Jail, says Pain, was educational: "It was interesting for me to see the other side."
Like other female inmates who have been in law enforcement or have family members in law enforcement, Pain was placed in a protective-custody cellblock. Rather than risk her safety by mingling with the jail's general population in the law library or during recreation time, Pain remained in her cellblock, leaving only for daily visits with Langham.
To compensate for her lack of physical activity, she ran in place for 45 minutes twice a day and used the cell bars and her bunk to do basic floor exercises. "It was funny because some of the other girls started working out with me," she remembers. "I started getting everybody in shape and telling them what they could and couldn't eat. It was kind of neat."
Now that Pain is out, Langham is due to begin serving his own 45-day sentence. While he's behind bars, Pain will handle his performance-enhancement clients.
The couple is full of plans for their life after his release. They hope to fulfill their community-service requirement by speaking to at-risk groups, such as teenagers, about the low side of the high life. They want to write a "physique transformation system and success guide," which they hope to market through the Internet.
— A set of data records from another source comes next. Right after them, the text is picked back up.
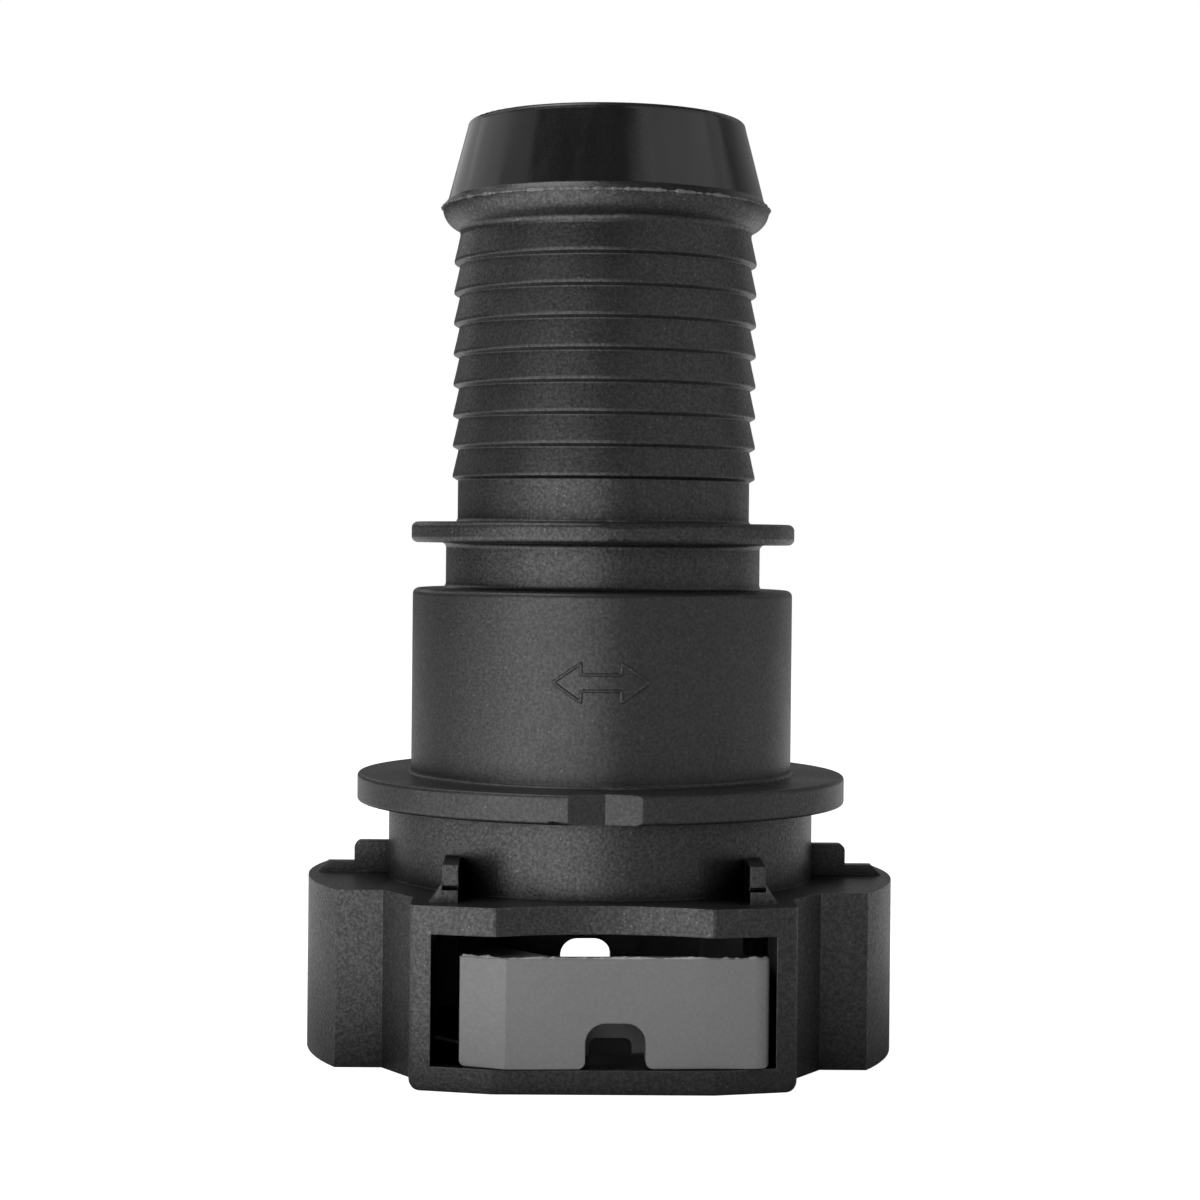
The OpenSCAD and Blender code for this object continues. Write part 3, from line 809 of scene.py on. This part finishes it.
@dataclass(frozen=True)
class Bead:
    """A thin round bead of plastic that follows a line on the surface, even or ragged.

    Its radius swings by a share of itself, after a noise in cycles per metre.
    """

    radius: float
    swing: float = 0.0
    noise_scale: float = 900.0
    noise_detail: float = 4.0
    noise_rough: float = 0.7
    noise_band: tuple[float, float] = (0.35, 0.7)
    sides: int = 8
    merge: float = 1e-7
    smooth_angle: float = 60.0

    def lay(self, name: str, lines: list[list[Vector]], closed: bool,
            material: bpy.types.Material) -> bpy.types.Object:
        """Sweeps the bead along lines with Geometry Nodes.

        Args:
            name: The new piece's name.
            lines: The points of each line.
            closed: Whether each line comes back to its start.
            material: The bead's material.

        Returns:
            The piece, as a plain mesh.
        """
        route = self.route(name + "_route", lines, closed)
        work = GeometryTree(name + "_sweep")
        sheet = work.sheet
        radius = work.input("Bead radius", Input.FLOAT, self.radius)
        sides = work.input("Bead sides", Input.INTEGER, self.sides)
        scale = work.input("Noise scale", Input.FLOAT, self.noise_scale)
        thin = work.input("Thinnest share", Input.FLOAT, 1.0 - self.swing)
        thick = work.input("Thickest share", Input.FLOAT, 1.0 + self.swing)
        info = sheet.add("GeometryNodeObjectInfo")
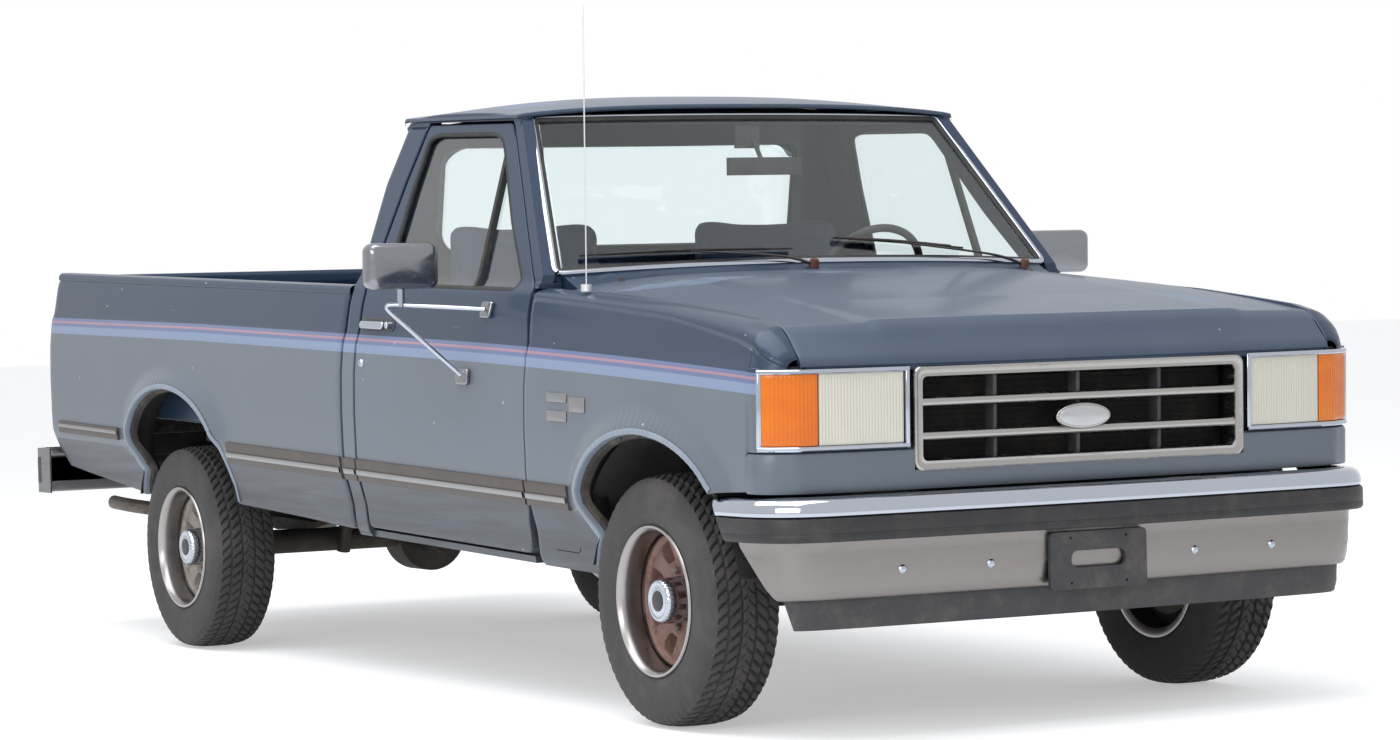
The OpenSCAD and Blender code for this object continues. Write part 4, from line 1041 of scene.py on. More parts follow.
flat = between(closed(np.zeros_like(rear_loop) + np.array([0, 1417.0])), closed(rear_loop), 12)
piece("rear_window_pane", rear_at(flat[..., 0], flat[..., 1], -9.0), glass,
      hides="rear_window", wall=0.004)
loop = closed(rear_loop)
q = closed(np.array([(10, -14), (10, 3), (4, 6), (-8, 6), (-14, 2), (-14, -2), (-6, -14)]))
t = tangents(loop)
outward = np.stack([t[:, 1], -t[:, 0]], -1)
outward *= np.sign((outward * (loop - loop.mean(0))).sum(1))[:, None]
y = loop[:, None, 0] + q[None, :, 0] * outward[:, None, 0]
w = loop[:, None, 1] + q[None, :, 0] * outward[:, None, 1]
piece("rear_window_seal", rear_at(y, w, q[None, :, 1] + 0 * y), seal_rubber)

wiper_paint = dull("wiper_black", (30, 30, 32), (44, 42, 42), 0.55)
wiper_rust = dull("wiper_rust", (62, 30, 22), (96, 46, 32), 0.7)
blades, arms, caps = [], [], []
for pivot, a, b in ((0.485, (0.08, 0.46), (0.10, 0.045)), (0.94, (0.08, 0.83), (0.147, 0.56))):
    k = np.linspace(0, 1, 30)
    s1, t1 = a[0] + (b[0] - a[0]) * k, a[1] + (b[1] - a[1]) * k
    edge = screen(s1, t1, 8.0)
    top = screen(s1, t1, 24.0)
    blades.append(np.stack([edge, edge + (top - edge) * 0.3 + [0, 0, 0.002], top + [0, 0, 0.003],
                            top - [0, 0, 0.003], edge + (top - edge) * 0.3 - [0, 0, 0.002], edge]))
    mid = screen(np.array([(a[0] + b[0]) / 2]), np.array([(a[1] + b[1]) / 2]), 28.0)[0]
    foot = screen(np.array([-0.03]), np.array([pivot]), 34.0)[0]
    bend = foot * 0.62 + mid * 0.38 + np.array([0.0, 0, 0.014])
    arms.append(tube(spline([foot, foot * 0.85 + mid * 0.15 + [0, 0, 0.012], bend, mid], 30),
                     np.linspace(0.0085, 0.0045, 30), 10, 0.6))
    arms.append(tube(spline([edge[3] + [0.016, 0, 0.002], mid + [0, 0, 0.004], edge[-4] + [0.016, 0, 0.002]],
                            20), 0.004, 8))
    caps.append(turned([(0, 0.020), (0.011, 0.018), (0.015, 0.010), (0.016, -0.02)], foot, (0.3, 0, 1), 20))
piece("wiper_blades", blades, seal_rubber, hides="wipers")
piece("wiper_arms", arms, wiper_paint)
piece("wiper_caps", caps, wiper_rust)
print(len(made), "pieces")

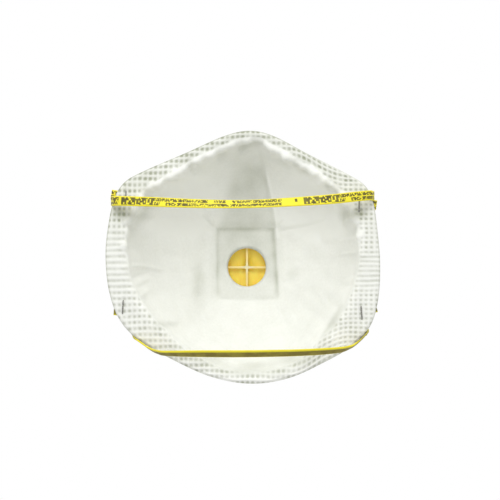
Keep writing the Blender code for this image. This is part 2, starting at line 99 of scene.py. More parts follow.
def smooth_line(points, samples):
    """A Catmull-Rom curve through the points, with its first and last points as they are."""
    p = np.array(points, float)
    padded = np.vstack([2 * p[0] - p[1], p, 2 * p[-1] - p[-2]])
    line = []
    for i in range(1, len(padded) - 2):
        a, b, c, d = padded[i - 1:i + 3]
        for k in range(samples):
            t = k / samples
            line.append(0.5 * (2 * b + (c - a) * t + (2 * a - 5 * b + 4 * c - d) * t * t
                               + (3 * b - a - 3 * c + d) * t ** 3))
    return np.array([*line, p[-1]])


def closed_outline(half, samples=24):
    """Both halves of an outline that is the same on either side of x = 0."""
    mirrored = [(-x, z) for x, z in half[-2:0:-1]]
    around = [*half, *mirrored]
    line = smooth_line([mirrored[-1], *around, around[0], around[1]], samples)
    return line[samples:-samples]


def radius_at(outline, angles):
    """The outline's distance from the panel's centre in each direction."""
    offset = outline - [0, PANEL_CENTRE_Z]
    turn = np.mod(np.arctan2(offset[:, 1], offset[:, 0]), 2 * math.pi)
    distance = np.hypot(offset[:, 0], offset[:, 1])
    return np.interp(angles, *zip(*sorted(zip(turn, distance))), period=2 * math.pi)


def superellipse(half, angles, power=PANEL_SQUARENESS):
    cos, sin = np.abs(np.cos(angles)) / half[0], np.abs(np.sin(angles)) / half[1]
    return (cos ** power + sin ** power) ** (-1 / power)


def turns(count):
    return np.arange(count) * 2 * math.pi / count


def unit(vectors):
    return vectors / np.linalg.norm(vectors, axis=-1, keepdims=True)


def run_along(points):
    """How far along the line each of its points lies."""
    return np.concatenate([[0], np.cumsum(np.linalg.norm(np.diff(points, axis=0), axis=1))])


def circle_at(angles):
    """Points of the unit circle in X and Z."""
    return np.stack([np.cos(angles), 0 * angles, np.sin(angles)], axis=-1)


RIM, WALL = closed_outline(RIM_OUTLINE), closed_outline(WALL_OUTLINE)


def bell(distance, width):
    return np.exp(-(distance / width) ** 2)


def ease(value, low, high):
    """0 below low, 1 above high, smooth between."""
    t = np.clip((value - low) / (high - low), 0, 1)
    return t * t * (3 - 2 * t)


def lumps(points, size, seed):
    """Smooth noise about 0 at each point, in lumps of the given size."""
    shift = Vector((seed * 7.3, seed * 3.1, seed * 5.7))
    return np.array([noise.noise(Vector(p) / size + shift) for p in points.reshape(-1, 3)]
                    ).reshape(points.shape[:-1])


def distance_to_line(x, z, line):
    """Each point's distance in X and Z from a line of straight stretches, its share along the line,
    and its side: above 0 on the line's left."""
    best, along, side = np.full(x.shape, 1e9), np.zeros(x.shape), np.zeros(x.shape)
    line = np.array(line, float)
    for k, (a, b) in enumerate(zip(line, line[1:])):
        d = b - a
        t = np.clip(((x - a[0]) * d[0] + (z - a[1]) * d[1]) / (d @ d), 0, 1)
        gap = np.hypot(x - a[0] - t * d[0], z - a[1] - t * d[1])
        nearer = gap < best
        best[nearer], along[nearer] = gap[nearer], (k + t[nearer]) / (len(line) - 1)
        side[nearer] = (d[0] * (z - a[1]) - d[1] * (x - a[0]))[nearer]
    return best, along, side


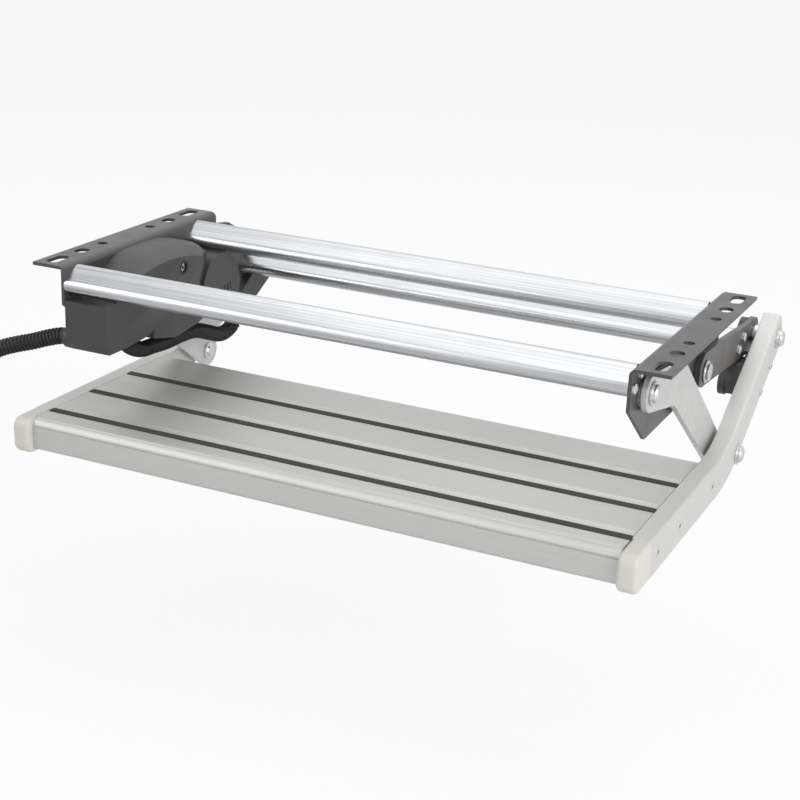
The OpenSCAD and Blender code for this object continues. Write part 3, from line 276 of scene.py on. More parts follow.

And they'd like to write another book about their run-in with the law.
Pain is uncertain about her future as a lawyer. According to the Texas State Bar, serving any time in jail is grounds for disbarment. But so far, Pain has heard nothing from the Bar, and she hopes she'll keep her license.
She says she has no plans to practice law again, though in a strange way, her drug conviction has opened up a new career possibility. "All the defense attorneys I've talked to," she says, "say I'd make a great defense attorney now.